Un senso pervasivo di impotenza e di incertezza caratterizza sempre più la nostra epoca, ci porta a rinchiuderci in noi stessi, ad alzare steccati e muri sempre più solidi, a vivere il mondo come una continua minaccia, a progettare un’educazione per i nostri figli sempre più esclusiva e che tenda ad “armarli” per poter far fronte ad un futuro minaccioso che è già in atto, che ha le sembianze di quelli della porta accanto. La paura insomma è il sentimento pregnante della nostra quotidianità, è la condizione esistenziale che ci viene data per indispensabile per sopravvivere, una sorta di garanzia per tutelarci prevenendo un male che sempre più ci appare come qualche cosa di immediato, vicino a noi, addirittura in noi stessi.
Ideologia
del dominio
Questa cultura ci sta allenando alla paura di noi stessi perché ci fa intendere che ciascuno di noi può improvvisamente impazzire e distruggere la vita di un altro. Basta leggere tra le righe di qualche articolo di cronaca nera per capire come si sia portati a immedesimarsi con i protagonisti anche attraverso lo schieramento da stadio tra innocentisti e colpevolisti come nel caso del delitto di Cogne. Quindi diffidare di tutti e persino di se stessi sembra sia diventato lo scopo principale di questa cultura fatta di fobie diffuse. Paura quindi come atteggiamento diffuso, consono a stare “coi piedi per terra” in questa società che al contempo incentiva attraverso un delirio di onnipotenza senza precedenti i nostri sogni e i nostri desideri che divengono sempre più voglie da soddisfare e sempre meno progetti di vita.

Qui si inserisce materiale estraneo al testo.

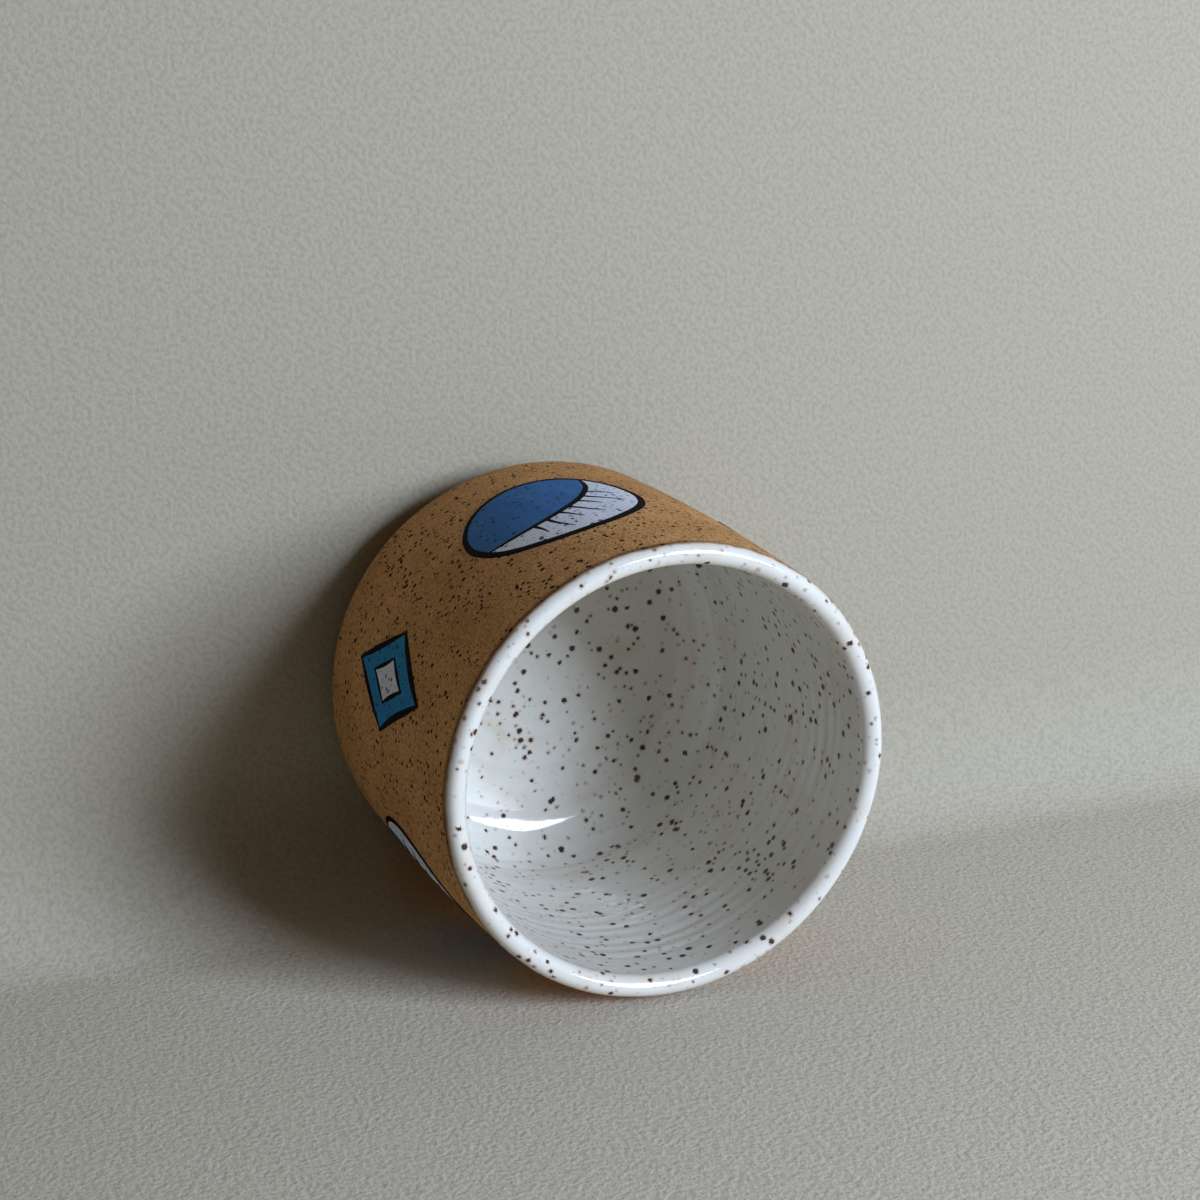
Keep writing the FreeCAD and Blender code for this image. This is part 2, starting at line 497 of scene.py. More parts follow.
@dataclass(frozen=True)
class SpeckLayer:
    """Iron specks in fired clay or glaze: grains strewn at random, each cut by the surface."""

    spacing: float
    radius: float
    share: float
    uneven: float
    soft: float
    ragged: float
    seed: float
    halo: float = 0.0
    ragged_span: float = 0.45
    smallest: float = 0.12

    def masks(self, board: Board, place: Source) -> tuple[bpy.types.Node, bpy.types.Node]:
        """Add the nodes that draw the specks.

        Args:
            board: the material's board.
            place: the surface point in metres.

        Returns:
            The specks' mask, and the wider mask of the halo round them.
        """
        edge = self.soft / self.spacing
        rough = board.add("TexNoise", {"Scale": 1 / (self.ragged_span * MM), "Detail": 2.0,
                                       "Vector": place})
        centred = board.add("VectorMath", {"operation": "SUBTRACT", 0: rough.outputs["Color"],
                                           1: (0.5, 0.5, 0.5)})
        pushed = board.add("VectorMath", {"operation": "MULTIPLY_ADD", 0: centred,
                                          1: (self.ragged * MM,) * 3, 2: place})
        shifted = board.add("VectorMath", {"operation": "ADD", 0: pushed, 1: (self.seed,) * 3})
        cells = board.add("TexVoronoi", {"Scale": 1 / (self.spacing * MM), "Vector": shifted})
        chance = board.add("SeparateColor", {0: cells.outputs["Color"]})
        kept = board.add("MapRange", {"From Min": 1 - self.share, "From Max": 1.0, "Value": chance})
        size = board.add("Math", {"operation": "POWER", 0: kept, 1: self.uneven})
        reach = board.add("Math", {"operation": "MULTIPLY_ADD", 0: size,
                                   1: self.radius / self.spacing, 2: -edge})
        inside = board.add("Math", {"operation": "SUBTRACT", 0: reach, 1: cells.outputs["Distance"]})
        mask = board.add("MapRange", {"interpolation_type": "SMOOTHSTEP", "From Min": -edge,
                                      "From Max": edge, "Value": inside})
        present = board.add("Math", {"operation": "GREATER_THAN", 0: size, 1: self.smallest})
        halo = board.add("MapRange", {"interpolation_type": "SMOOTHSTEP", "From Max": 0.0,
                                      "From Min": -(self.halo + self.soft) / self.spacing,
                                      "Value": inside})
        return mask, board.add("Math", {"operation": "MULTIPLY", 0: halo, 1: present})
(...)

La paura è quindi l’ideologia del dominio di chi ha come unico scopo quello di mortificare fin dentro le coscienze ogni istanza di libertà e di autonomia.
La via per uscirne è forse quella di tornare per strada (che come cantava Giorgio Gaber, “è l’unica salvezza perché il giudizio universale non passa per le case dove noi ci nascondiamo”) e far crescere attorno a noi quella consapevolezza che acquisì quel medico peruviano che continuava a curare le dermatiti che infestavano i poveri indios con le pomate sempre più sofisticate, senza mai risolvere il problema, fin quando non si accorse dell’enorme buco di ozono che aveva sopra la propria testa.